ALDOT: Infrastructure law will fund road improvements statewide, but not ‘mega-projects’

ALDOT: Infrastructure law will fund road improvements statewide, but not ‘mega-projects’

By MARY SELL, Alabama Daily News

The recently enacted federal Infrastructure Investment and Jobs Act will allow more road projects to get done in every Alabama county, but the state says it isn’t enough funding to tackle mega-projects.

“The infrastructure act will enable the Alabama Department of Transportation to push forward with projects across the state aimed at safety, better bridges, resurfacing roadways and reducing congestion in big cities and small towns,” ALDOT spokesman Tony Harris said in a written explanation of the $1.2 trillion infrastructure package’s impact on Alabama roads.

The act provides much-needed stability for Alabama’s road and bridge network over the next five-plus years, Harris said.

“The new federal funding dovetails nicely into our State Transportation Improvement Program which allows communities to identify priorities, and it ensures that funding is spread evenly and fairly across Alabama.”

In total, the IIJA contains about $5.5 billion for Alabama roads and transportation, spread across 12 categories. Harris said in the road and bridge categories, the new act represents an increase of about $170 million in federal funding per year, about 17 percent higher than the previous five-year period.

“It will be a tremendous benefit to use the increased funding to advance projects during the next few years that might otherwise languish somewhere outside a five- to 10-year window,” Harris said. “The average Alabamian will see local projects move forward. It’s not a magic bullet, and there’s not enough new money to tackle the largest of needs, but the progress with road and bridge improvements will be noticeable in all 67 counties across Alabama.”

New in the act are categories of funding not directly related to road improvements or construction. According to the U.S. Department of Transportation, that includes for Alabama:

  • $402 million to improve public transportation options across the state;
  • $142 million for airport infrastructure;
  • $128 million to reduce transportation-related emissions;
  • $79 million for the expansion of electric vehicle charging networks in the state;
  • $44 million for commercial motor vehicle safety efforts to reduce crashes;

Harris said there has been some misunderstanding about the act. He said it’s not new federal money.
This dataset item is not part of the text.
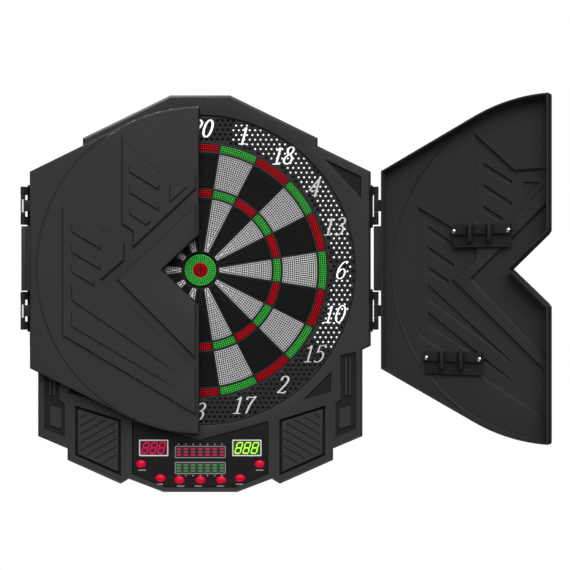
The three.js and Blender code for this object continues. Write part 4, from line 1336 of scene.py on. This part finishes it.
def stage_and_light():
    """A soft overhead sun, and a studio that is white behind the board and grey elsewhere."""
    world = bpy.data.worlds.new("studio")
    bpy.context.scene.world = world
    world.use_nodes = True
    nodes, links = world.node_tree.nodes, world.node_tree.links
    place = nodes.new("ShaderNodeTexCoord")
    split = nodes.new("ShaderNodeSeparateXYZ")
    links.new(place.outputs["Generated"], split.inputs["Vector"])
    backdrop = ramp(nodes, links, split.outputs["Y"], (0.91, 0.94), (0, 1))
    grey = ramp(nodes, links, split.outputs["Z"], (-0.8, 0.8), STUDIO_GREY)
    strength = nodes.new("ShaderNodeMath")
    strength.operation = "MAXIMUM"
    links.new(backdrop, strength.inputs[0])
    links.new(grey, strength.inputs[1])
    links.new(strength.outputs["Value"], nodes["Background"].inputs["Strength"])
    nodes["Background"].inputs["Color"].default_value = (1, 1, 1, 1)
    floor = Mesh()
    z = CAD_BOX[0].z / MM - 450
    floor.face([floor.vertex(x, z, y) for x, y in circle(600, 64)])
    pale = material("pale floor", (0.6, 0.6, 0.6), 0.8, mottle=0.01, specular=0.1)
    floor.object("floor", [pale], UPRIGHT)
    lamp = bpy.data.lights.new("overhead", "SUN")
    lamp.energy, lamp.angle = 3.3, math.radians(50)
    holder = bpy.data.objects.new("overhead", lamp)
    holder.rotation_euler = Vector((-0.1, 0.78, -0.62)).to_track_quat("-Z", "Y").to_euler()
    bpy.context.scene.collection.objects.link(holder)
    rim = bpy.data.lights.new("rim", "SUN")
    rim.energy, rim.angle = 5, math.radians(40)
    holder = bpy.data.objects.new("rim", rim)
    holder.rotation_euler = Vector((0.2, -0.5, -0.85)).to_track_quat("-Z", "Y").to_euler()
    bpy.context.scene.collection.objects.link(holder)


def camera():
    data = bpy.data.cameras.new("camera")
    data.sensor_width = 36
    data.lens = 72.98
    data.clip_start, data.clip_end = 0.05, 50
    holder = bpy.data.objects.new("camera", data)
    holder.location = (0.132, -1.847, -0.02315)
    holder.rotation_euler = (math.pi / 2, 0, 0)
    bpy.context.scene.collection.objects.link(holder)
    bpy.context.scene.camera = holder


bpy.context.scene.view_settings.view_transform = "Standard"
camera()
stage_and_light()
front_frame()
rear_cover()
catch_ring()
numerals()
spider()
scoring_segments()
bulls()
control_panel()
displays()
speaker_grilles()
hinge_brackets()
doors()
inner_parts()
“… this is baseline funding plus a small increase over previous levels,” he said. “And, it’s important to realize the federal money is spread across five years and across a dozen categories, with each category having defined uses. With restrictions and limitations across so many categories, it makes it essential to focus on the preservation needs of our existing transportation network rather than the mega-projects that need more funding than the infrastructure act provides. There’s simply not enough flexibility to allow using the funds on mega-projects.”

The act contains several competitive grant programs that might provide options for additional funding for major road/bridge projects, Harris said.

Separate from transportation money, the IIJA includes an expected more than $100 million for broadband in Alabama, as well as about $782 million for water projects. Combined with American Rescue Plan Act money, Alabama lawmakers have said it’s critical they make smart decisions with this influx of funding.